A grey start to the month – but no showers (yet). Then a few sunny days

The tips of the first white flowers peeped out of the buds on our damson tree – hopefully lots of fruit to come in six months’ time or so and the buds on the pear tree began to break.

The partridges became regular visitors and were equally regularly chased off by a furious Dot the Dog.

The full flowers finally came on the damson – and the pear blossom wasn’t far behind.

A sunny trip to the Millennium Green – to stake out the margin of the wild flower area so that it would not be mowed with the rest of the Green. Three clumps of wood anemones in flower by the main road, a cowslip on the slope above and the first few orchids coming up.

The sunshine and breeze started to dry up the field-floods – almost gone within a few days. Dot the Dog came home with clean paws. No need for a “bucket bath”. Sunny days brought out our first queen wasp looking for a home (rapidly expelled from the kitchen). Time to put up our dummy wasps’ nests. The mason bees in our bee tubes seemed to have continued to hatch and bumble bees hummed around.

The field opposite Mount Farm was harrowed and perhaps drilled with seed – of what? DtD and I shall report further!
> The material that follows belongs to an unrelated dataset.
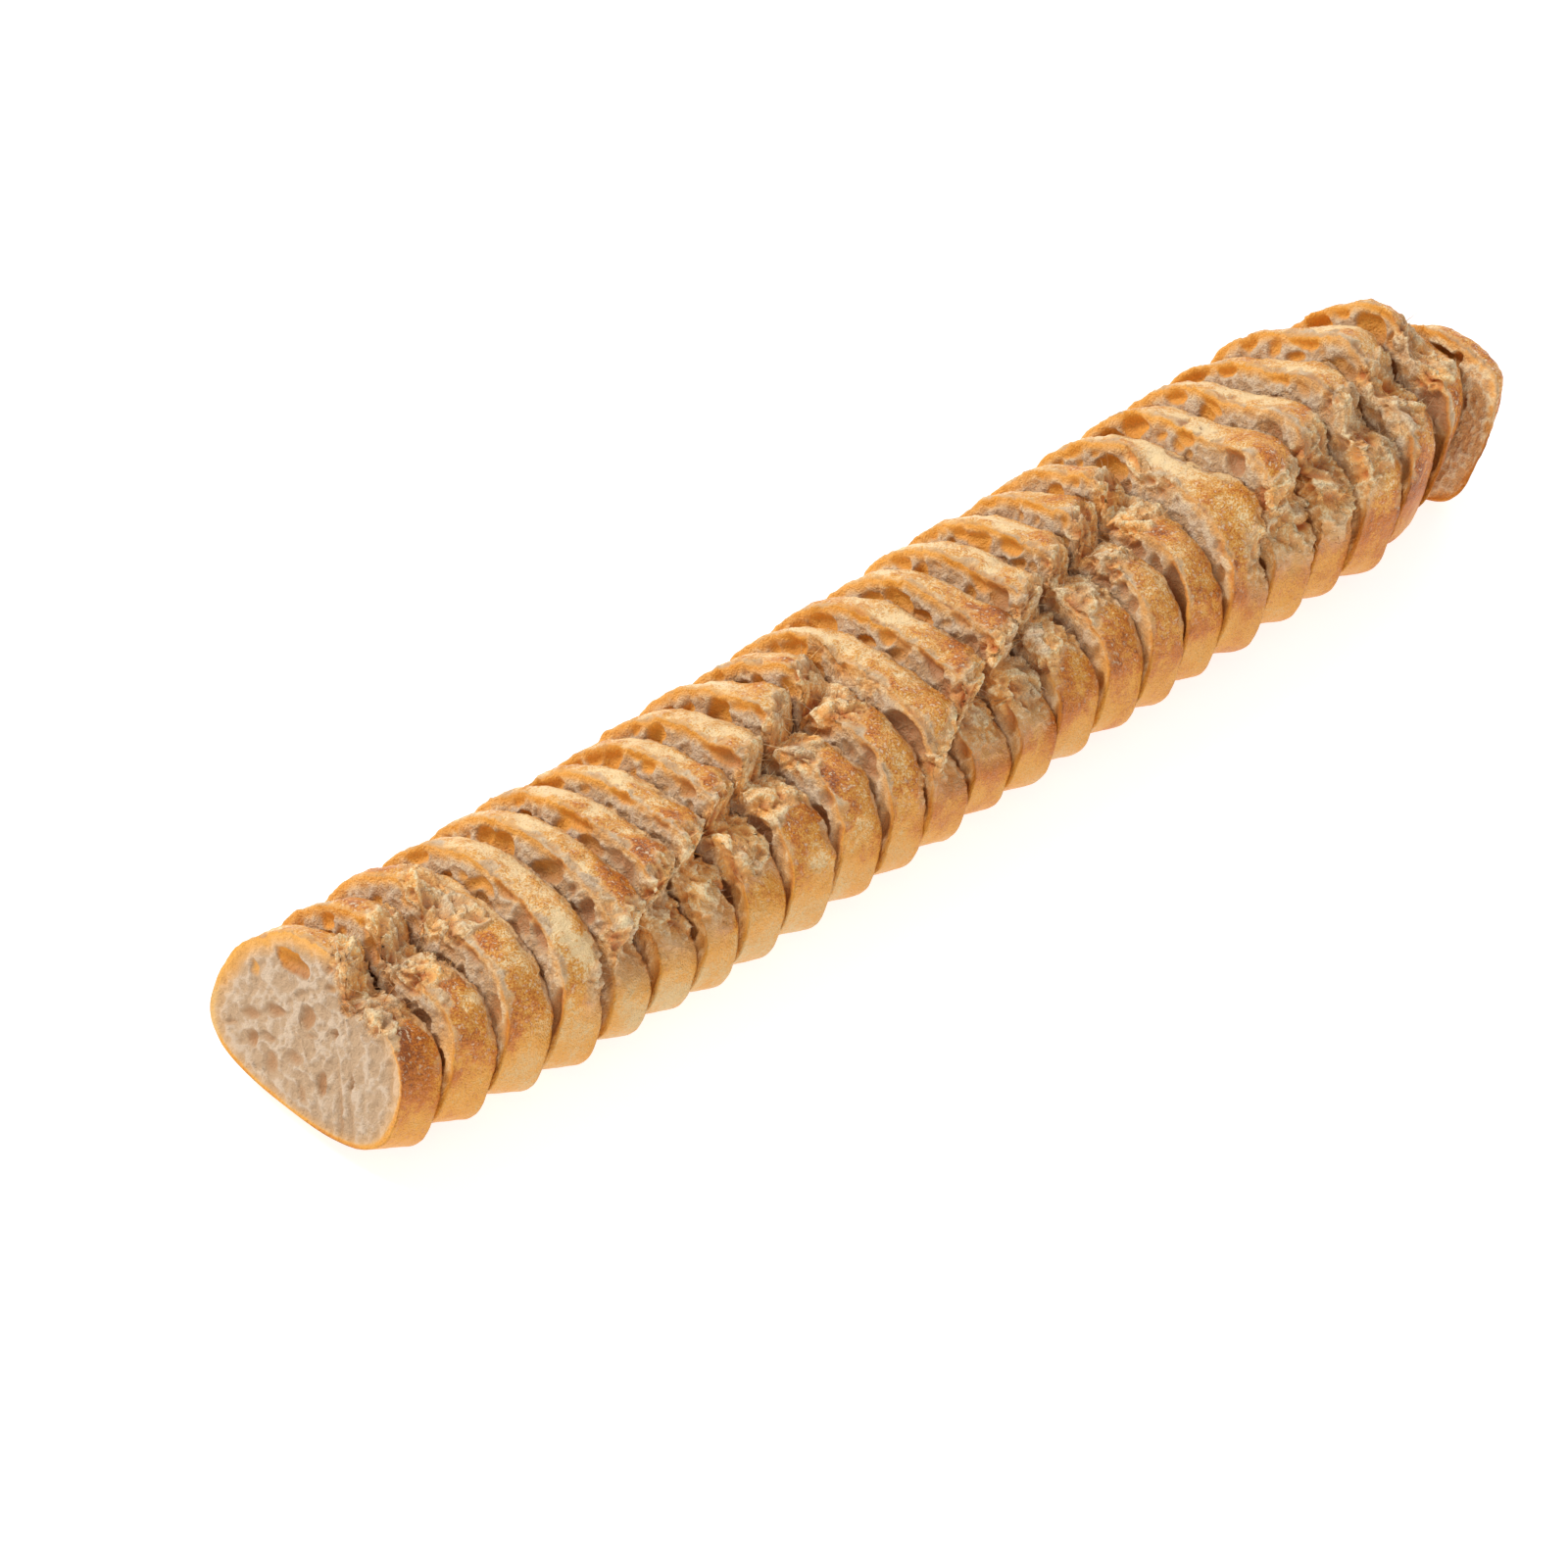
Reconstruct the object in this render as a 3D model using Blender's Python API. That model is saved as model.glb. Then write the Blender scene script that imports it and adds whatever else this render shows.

It seemed unusual for long-tailed tits to visit the bird feeders – they usually only come in mid-winter. We wondered if they were nesting hereabouts and perhaps feeding chicks.

First tadpoles were seen – only a few millimetres long but already with distinct bodies and tails. The trees greened up almost overnight and the earliest blossom brightened up the grey days with our pear tree catching up fast.

The tail end of Storm Noah arrived one mid-month night with howling wind and torrential rain. There appeared surprisingly little storm damage however as DtD and I did our morning round. The odd fence panel was down around the village and some twigs and small branches here and there scattered along the lanes and over the fields. Even so the almost dry field-floods had replenished almost fully overnight and Dot the Dog was most put out when she was again deemed by S to need a bucket bath when we returned from her morning fun in the fields after several days without the indignity.

Penultimate week of the month showed how things had moved on. Butterflies came – S spotted a red admiral in the garden and a day or two later a small white appeared. Soon after a small tortoiseshell flew in the “dog fields”. Orange tips and brimstones are usually about by now but we haven’t seen either yet. As I opened the curtains one morning a housemartin flew across. (Reminiscence – when we came to Henbury 45 years ago long before one of the houses over the road had been remodelled, there was a row of housemartin nests under its eaves, revisited year by year. Gone now!)

The chiff-chaff shouted loudly – irritatingly early in the morning as the dawn came earlier. It has a very penetrating two-note call that can drown out the radio alarm clock.

Ladies’ smock in the fields – only one or two, but more to come. A good show on the Millennium Green near the main road.

Almost the month’s end and in the gloaming as we looked through the back windows with lights off the bats were once again wheeling and swooping over the garden – our first sighting this year. We have had a bat box on the wall for years, but I don’t think it has ever been used – I suspect St Tom’s spire is the favoured roost. A young bee appeared in a back bedroom so presumably the mason bee nests are beginning to hatch.